┏━━

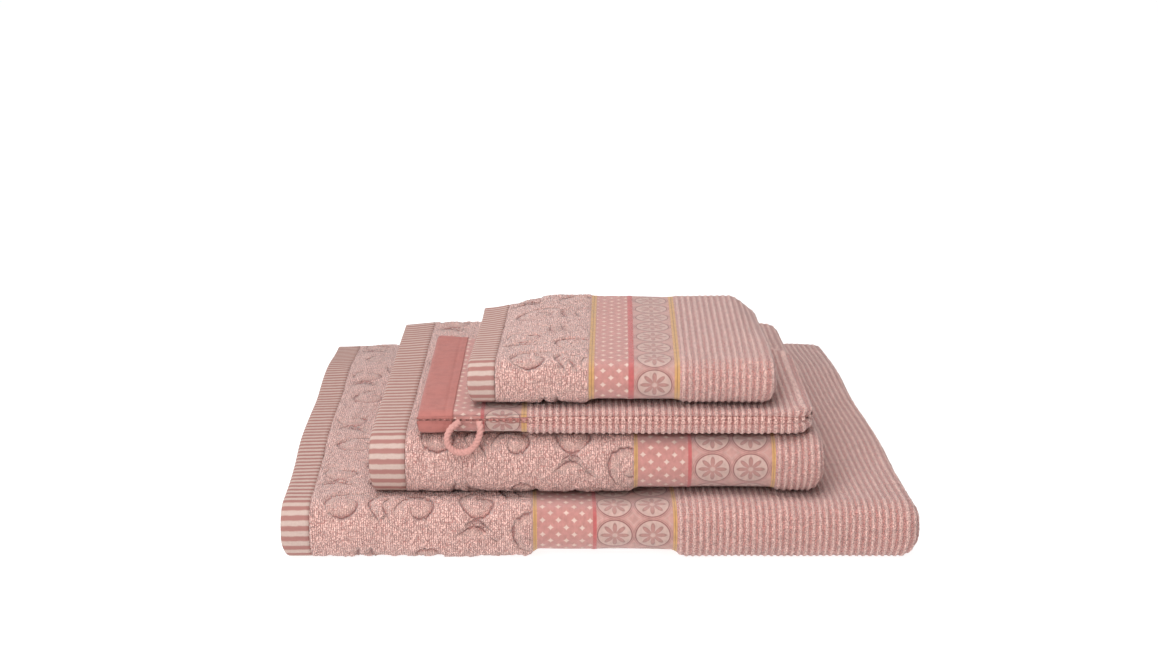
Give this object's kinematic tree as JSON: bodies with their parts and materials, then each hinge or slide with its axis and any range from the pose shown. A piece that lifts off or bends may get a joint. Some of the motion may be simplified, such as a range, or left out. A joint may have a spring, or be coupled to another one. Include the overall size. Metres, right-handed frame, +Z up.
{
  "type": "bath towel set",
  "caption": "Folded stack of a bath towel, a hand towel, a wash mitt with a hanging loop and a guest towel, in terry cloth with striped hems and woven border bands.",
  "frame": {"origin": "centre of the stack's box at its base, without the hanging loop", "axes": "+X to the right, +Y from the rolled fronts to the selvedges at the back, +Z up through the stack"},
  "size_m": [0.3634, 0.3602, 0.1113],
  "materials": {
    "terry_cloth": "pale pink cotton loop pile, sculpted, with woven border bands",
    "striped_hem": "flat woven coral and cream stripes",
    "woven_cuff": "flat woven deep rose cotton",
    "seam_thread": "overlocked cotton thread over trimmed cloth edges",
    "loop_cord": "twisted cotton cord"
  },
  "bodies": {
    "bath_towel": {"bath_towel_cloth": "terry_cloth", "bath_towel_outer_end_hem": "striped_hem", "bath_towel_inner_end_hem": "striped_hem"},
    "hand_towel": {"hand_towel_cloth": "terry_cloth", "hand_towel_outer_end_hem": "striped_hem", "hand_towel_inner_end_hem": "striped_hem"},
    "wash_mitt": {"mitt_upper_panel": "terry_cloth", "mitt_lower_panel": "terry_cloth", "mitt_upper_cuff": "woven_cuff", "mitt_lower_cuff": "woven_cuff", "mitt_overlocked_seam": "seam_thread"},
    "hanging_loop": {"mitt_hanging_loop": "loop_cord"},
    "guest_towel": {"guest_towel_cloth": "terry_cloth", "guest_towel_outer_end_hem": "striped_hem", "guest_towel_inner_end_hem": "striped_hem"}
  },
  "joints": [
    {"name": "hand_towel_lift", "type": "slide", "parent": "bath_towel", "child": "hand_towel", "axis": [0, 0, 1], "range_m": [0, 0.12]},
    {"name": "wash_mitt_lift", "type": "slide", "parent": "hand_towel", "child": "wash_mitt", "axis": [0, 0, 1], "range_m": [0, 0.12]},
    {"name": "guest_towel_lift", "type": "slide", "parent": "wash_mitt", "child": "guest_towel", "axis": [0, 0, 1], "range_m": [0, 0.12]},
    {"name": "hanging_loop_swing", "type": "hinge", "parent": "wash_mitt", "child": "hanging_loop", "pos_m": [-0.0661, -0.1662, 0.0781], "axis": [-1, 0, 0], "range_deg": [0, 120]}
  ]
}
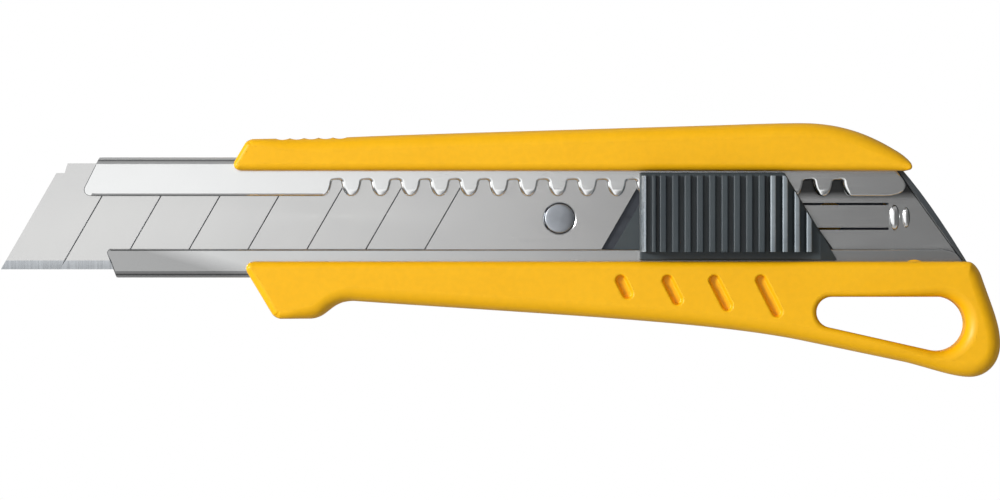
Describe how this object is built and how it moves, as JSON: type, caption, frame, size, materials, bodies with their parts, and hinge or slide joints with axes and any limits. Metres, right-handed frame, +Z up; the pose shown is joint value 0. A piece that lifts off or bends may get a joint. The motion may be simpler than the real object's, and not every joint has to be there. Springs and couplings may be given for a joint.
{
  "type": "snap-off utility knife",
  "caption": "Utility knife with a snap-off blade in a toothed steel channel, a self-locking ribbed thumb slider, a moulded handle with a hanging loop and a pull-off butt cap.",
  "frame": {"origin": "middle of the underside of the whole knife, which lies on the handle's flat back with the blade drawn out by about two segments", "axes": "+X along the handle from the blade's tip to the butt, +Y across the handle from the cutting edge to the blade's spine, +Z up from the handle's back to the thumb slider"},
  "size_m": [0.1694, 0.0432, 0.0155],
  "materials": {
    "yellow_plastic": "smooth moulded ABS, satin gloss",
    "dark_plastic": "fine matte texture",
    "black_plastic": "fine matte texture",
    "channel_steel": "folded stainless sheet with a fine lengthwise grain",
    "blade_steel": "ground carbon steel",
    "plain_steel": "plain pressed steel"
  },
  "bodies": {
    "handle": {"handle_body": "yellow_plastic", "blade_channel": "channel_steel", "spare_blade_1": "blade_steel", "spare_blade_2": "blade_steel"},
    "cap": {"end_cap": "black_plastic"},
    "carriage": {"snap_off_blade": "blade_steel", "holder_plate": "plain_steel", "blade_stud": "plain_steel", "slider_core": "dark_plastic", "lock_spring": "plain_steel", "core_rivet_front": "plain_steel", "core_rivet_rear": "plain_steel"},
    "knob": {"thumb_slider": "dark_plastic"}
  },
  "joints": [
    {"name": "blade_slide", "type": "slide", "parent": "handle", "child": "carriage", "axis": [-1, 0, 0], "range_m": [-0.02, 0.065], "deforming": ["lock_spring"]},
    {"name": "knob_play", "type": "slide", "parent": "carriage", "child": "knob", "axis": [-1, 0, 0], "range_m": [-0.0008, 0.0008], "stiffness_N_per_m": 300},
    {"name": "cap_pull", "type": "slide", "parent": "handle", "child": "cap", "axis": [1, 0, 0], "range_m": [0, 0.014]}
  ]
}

┗━━

(The request):
Reproduce every line above without error.

(Exercise answer):
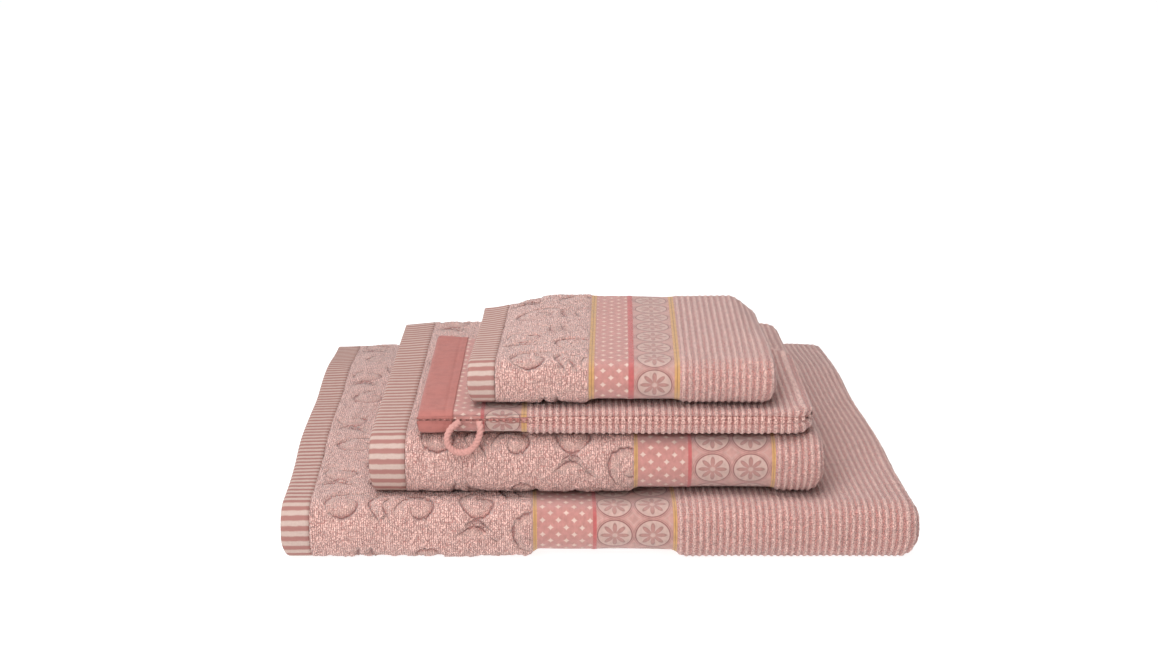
Give this object's kinematic tree as JSON: bodies with their parts and materials, then each hinge or slide with its axis and any range from the pose shown. A piece that lifts off or bends may get a joint. Some of the motion may be simplified, such as a range, or left out. A joint may have a spring, or be coupled to another one. Include the overall size. Metres, right-handed frame, +Z up.
{
  "type": "bath towel set",
  "caption": "Folded stack of a bath towel, a hand towel, a wash mitt with a hanging loop and a guest towel, in terry cloth with striped hems and woven border bands.",
  "frame": {"origin": "centre of the stack's box at its base, without the hanging loop", "axes": "+X to the right, +Y from the rolled fronts to the selvedges at the back, +Z up through the stack"},
  "size_m": [0.3634, 0.3602, 0.1113],
  "materials": {
    "terry_cloth": "pale pink cotton loop pile, sculpted, with woven border bands",
    "striped_hem": "flat woven coral and cream stripes",
    "woven_cuff": "flat woven deep rose cotton",
    "seam_thread": "overlocked cotton thread over trimmed cloth edges",
    "loop_cord": "twisted cotton cord"
  },
  "bodies": {
    "bath_towel": {"bath_towel_cloth": "terry_cloth", "bath_towel_outer_end_hem": "striped_hem", "bath_towel_inner_end_hem": "striped_hem"},
    "hand_towel": {"hand_towel_cloth": "terry_cloth", "hand_towel_outer_end_hem": "striped_hem", "hand_towel_inner_end_hem": "striped_hem"},
    "wash_mitt": {"mitt_upper_panel": "terry_cloth", "mitt_lower_panel": "terry_cloth", "mitt_upper_cuff": "woven_cuff", "mitt_lower_cuff": "woven_cuff", "mitt_overlocked_seam": "seam_thread"},
    "hanging_loop": {"mitt_hanging_loop": "loop_cord"},
    "guest_towel": {"guest_towel_cloth": "terry_cloth", "guest_towel_outer_end_hem": "striped_hem", "guest_towel_inner_end_hem": "striped_hem"}
  },
  "joints": [
    {"name": "hand_towel_lift", "type": "slide", "parent": "bath_towel", "child": "hand_towel", "axis": [0, 0, 1], "range_m": [0, 0.12]},
    {"name": "wash_mitt_lift", "type": "slide", "parent": "hand_towel", "child": "wash_mitt", "axis": [0, 0, 1], "range_m": [0, 0.12]},
    {"name": "guest_towel_lift", "type": "slide", "parent": "wash_mitt", "child": "guest_towel", "axis": [0, 0, 1], "range_m": [0, 0.12]},
    {"name": "hanging_loop_swing", "type": "hinge", "parent": "wash_mitt", "child": "hanging_loop", "pos_m": [-0.0661, -0.1662, 0.0781], "axis": [-1, 0, 0], "range_deg": [0, 120]}
  ]
}
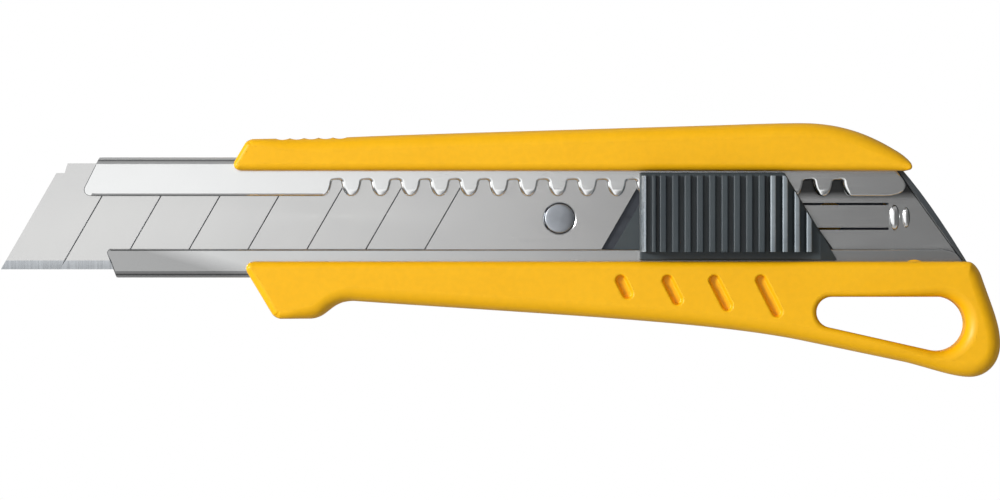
Describe how this object is built and how it moves, as JSON: type, caption, frame, size, materials, bodies with their parts, and hinge or slide joints with axes and any limits. Metres, right-handed frame, +Z up; the pose shown is joint value 0. A piece that lifts off or bends may get a joint. The motion may be simpler than the real object's, and not every joint has to be there. Springs and couplings may be given for a joint.
{
  "type": "snap-off utility knife",
  "caption": "Utility knife with a snap-off blade in a toothed steel channel, a self-locking ribbed thumb slider, a moulded handle with a hanging loop and a pull-off butt cap.",
  "frame": {"origin": "middle of the underside of the whole knife, which lies on the handle's flat back with the blade drawn out by about two segments", "axes": "+X along the handle from the blade's tip to the butt, +Y across the handle from the cutting edge to the blade's spine, +Z up from the handle's back to the thumb slider"},
  "size_m": [0.1694, 0.0432, 0.0155],
  "materials": {
    "yellow_plastic": "smooth moulded ABS, satin gloss",
    "dark_plastic": "fine matte texture",
    "black_plastic": "fine matte texture",
    "channel_steel": "folded stainless sheet with a fine lengthwise grain",
    "blade_steel": "ground carbon steel",
    "plain_steel": "plain pressed steel"
  },
  "bodies": {
    "handle": {"handle_body": "yellow_plastic", "blade_channel": "channel_steel", "spare_blade_1": "blade_steel", "spare_blade_2": "blade_steel"},
    "cap": {"end_cap": "black_plastic"},
    "carriage": {"snap_off_blade": "blade_steel", "holder_plate": "plain_steel", "blade_stud": "plain_steel", "slider_core": "dark_plastic", "lock_spring": "plain_steel", "core_rivet_front": "plain_steel", "core_rivet_rear": "plain_steel"},
    "knob": {"thumb_slider": "dark_plastic"}
  },
  "joints": [
    {"name": "blade_slide", "type": "slide", "parent": "handle", "child": "carriage", "axis": [-1, 0, 0], "range_m": [-0.02, 0.065], "deforming": ["lock_spring"]},
    {"name": "knob_play", "type": "slide", "parent": "carriage", "child": "knob", "axis": [-1, 0, 0], "range_m": [-0.0008, 0.0008], "stiffness_N_per_m": 300},
    {"name": "cap_pull", "type": "slide", "parent": "handle", "child": "cap", "axis": [1, 0, 0], "range_m": [0, 0.014]}
  ]
}